With deadly fire the French send a battalion of Prussian grenadiers flying. They are that much closer to the important bridge (just out of sight below the middle foreground of the picture.)
From behind the Prussian lines you can see the Swiss troops (red coat) as they capture a second Prussian gun that has been abandoned by its crew. 


The Prussian defenses are crumbling as three more of their battalions are sent running. There is no longer anything between the French and the bridge.

The way is cleared! The end of the bridge is in sight and the enemy are flying!
In the center background, two Prussian battalions are driven off by the Courten (Swiss) Regiment (red coats). In the foreground can be seen two battalions of French grenadiers.


(As seen from the French lines) The Prussian right flank is in tatters. One battalion remains; a second falls back; to the rear, two more battalions are reforming. Plus the French grenadier battalions have finally arrived ready to fight.

The first French battalion begins to cross the bridge. Actually, they are Irish, the O’Brien de Clare Regiment. It is a case of whomever is closest.


More French begin to cross as the Prussians fall back to regroup and wait for reinforcements.


Success at the front, but potential disaster to the rear.

The French advance, but not too aggressively as the Prussians stand off for now. Another battalion is across the bridge with a battery of artillery right behind. The abandoned Prussian guns are being left behind as the French have no way of moving them.
However all is not well. The Austrians (solid columns at top middle) are pushing their way between the French main body and their rearguard.

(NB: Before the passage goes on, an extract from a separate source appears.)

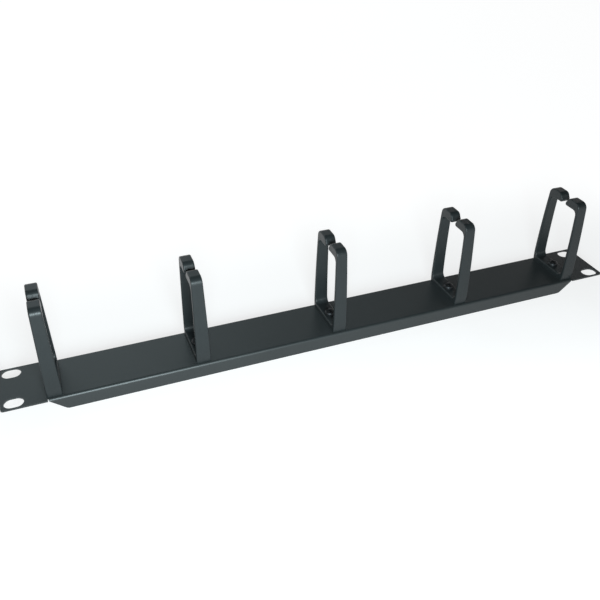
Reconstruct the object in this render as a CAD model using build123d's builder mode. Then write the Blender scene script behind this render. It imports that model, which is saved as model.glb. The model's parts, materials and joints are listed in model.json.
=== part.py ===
from build123d import *
from math import radians, sqrt, tan
import os

# Rack cable management panel, one unit high: a folded steel face panel that carries five moulded
# cable rings, each held by one screw, washer and nut. Lengths are in millimetres.
# The panel lies on its two folded edges with the rings pointing up. X runs along the panel, Y across it,
# and +Z is the side that faces out of the rack. The origin is on the ground, under the panel's middle.

os.makedirs("parts", exist_ok=True)

# Face panel
panel_length = 482.6
panel_height = 43.7
sheet = 1.2
ear_corner_radius = 2.0

# Rack slots, four on the standard grid
slot_end_distance = 8.75
slot_edge_distance = 5.975
slot_length = 13.0
slot_width = 9.8

# Folded channel between the ears
ear_length = 30.3
fold_setback = 0.65
channel_depth = 10.8
bend_inner_radius = 0.8
flange_slant = 11.0
flange_corner_radius = 4.0
lance_gap = 0.4

# Cable rings: places along the panel, then the band's half outline and its section
inner_ring_x = 104.5
outer_ring_from_fold_end = 4.5
ring_height = 69.2
foot_setback = 0.2
foot_thickness = 4.0
bulge_out = 0.8
bulge_z = 10.0
shoulder_lean = 1.9
leg_thickness_foot = 2.8
leg_thickness_top = 2.7
arm_thickness = 7.0
arm_end_lean = 2.6
lip_height = 2.4
mouth_width = 4.4
band_width_foot = 10.6
band_width_top = 8.0
shoulder_radius = 5.0
arm_end_radius = 4.0
arm_tip_radius = 1.5
inner_shoulder_radius = 3.8
inner_foot_radius = 3.8
band_edge_radius = 0.9

# Locating pegs that stop each ring from turning
peg_radius = 1.5
peg_pitch = 26.0
peg_length = 1.0
peg_clearance = 0.2

# Ring screws, metric size four
screw_radius = 2.0
screw_clearance = 0.25
screw_reach = 0.8
screw_tip_chamfer = 0.5
head_radius = 4.0
head_height = 2.6
head_edge_radius = 1.8
recess_span = 4.4
recess_width = 1.1
recess_depth = 1.5
recess_floor_span = 2.8
recess_floor_width = 0.8

# Washers and nuts behind the panel
washer_radius = 4.5
washer_thickness = 0.8
washer_clearance = 0.15
nut_flats = 7.0
nut_thickness = 3.2
nut_clearance = 0.1
nut_turning_angle = 30
nut_turning_allowance = 0.3

# Levels, lengths and places that follow from the sizes above
face_z = channel_depth
slot_pitch_x = panel_length - 2 * slot_end_distance
slot_pitch_y = panel_height - 2 * slot_edge_distance
channel_length = panel_length - 2 * ear_length
channel_height = panel_height - 2 * fold_setback
bend_outer_radius = bend_inner_radius + sheet
flat_height = channel_height - 2 * bend_outer_radius
outer_ring_x = channel_length / 2 - outer_ring_from_fold_end
ring_places = [-outer_ring_x, -inner_ring_x, 0, inner_ring_x, outer_ring_x]
foot_half = flat_height / 2 - foot_setback
bulge_half = foot_half + bulge_out
shoulder_half = bulge_half - shoulder_lean
head_seat_z = face_z + foot_thickness
washer_seat_z = face_z - sheet
nut_seat_z = washer_seat_z - washer_thickness
screw_length = foot_thickness + sheet + washer_thickness + nut_thickness + screw_reach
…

In the middle of the French position, the III battalion of 71e Berry has remained behind to protect the baggage train and artillery batteries bringing up the rear of the French main body. With their steadfast volleys they have now seen off charges from TWO Austrian dragoon regiments. At the upper edge toward the right can be seen (barely) the French rearguard in action.

Five battalions of the French rearguard engage Austrian grenadiers backed up by Hannoverian and English cavalry, while two more attempt to get away (foreground.) Things are not looking good for the rearguard as the Allied cavalry is circling around them and the Hannoverian infantry is coming up.


A French artillery battery rumbles over the bridge while the Prussians are still reorganizing. However things are getting desperate for the French rearguard, which is almost surrounded.

Trouble in the rearguard as the battalion closer to the main body (center in picture), while under fire breaks and flees, leaving a lovely gap.


More trouble as another of the lead battalions of the rearguard breaks and runs (right center, not foreground. Foreground is the previously broken battalion.)


The remaining three battalions of the rearguard take up strong positions, finally realizing they are cut off from the main body. They will hold on as long as they can before surrendering, to give the main body more time to escape. That’s Austrian infantry to the left foreground, Hannoverian infantry and cavalry left and center background, and English cavalry coming around them to the upper right.


Back at the bridge, the first line of the renewed Prussian assault is repulsed, as troops continue to cross the bridge to safety.


Front left, a continuous stream of French troops cross the bridge. In the background center and right the second line of the Prussian attack has fared only slightly better against the French grenadiers, with most of the units repulsed. Just out of the picture to the right the Austrian infantry is approaching.


With the help of a battery now established across the Rupel river, (see smoke from battery on the left just above the bridge) the French manage to fend off the last wave of Prussian attackers. (Seen from above and behind the French lines.)

With the Austro-Hungarians stymied at the base of this cauldron and the supply train and rear-guard batteries about to cross, the remnants of the French Army look as if they have made off.

In consultation Marlborough orders the Prussian commander to sound the recall. As he has scattered the French cavalry and more than 50% of the French infantry across the countryside, and considering that the only hope of trapping the rest of the French – the Prussian infantry – are exhausted, he believes he has done as much as he possibly could on this battlefield. The Austrians are still fresh, but in their position all they can do is push the French toward the bridge.

There are still two fords along the Rupel River between this bridge and Termonde that the French commander didn’t know about. Much of the French cavalry and infantry that have broken and fled back toward Termonde will be able to cross. Still, many will drown trying to cross the river, many others will surrender and many will take the chance to desert. It will be a long time before the scattered French formations will be reformed, with considerably fewer numbers. The Allies have a huge advantage for the now.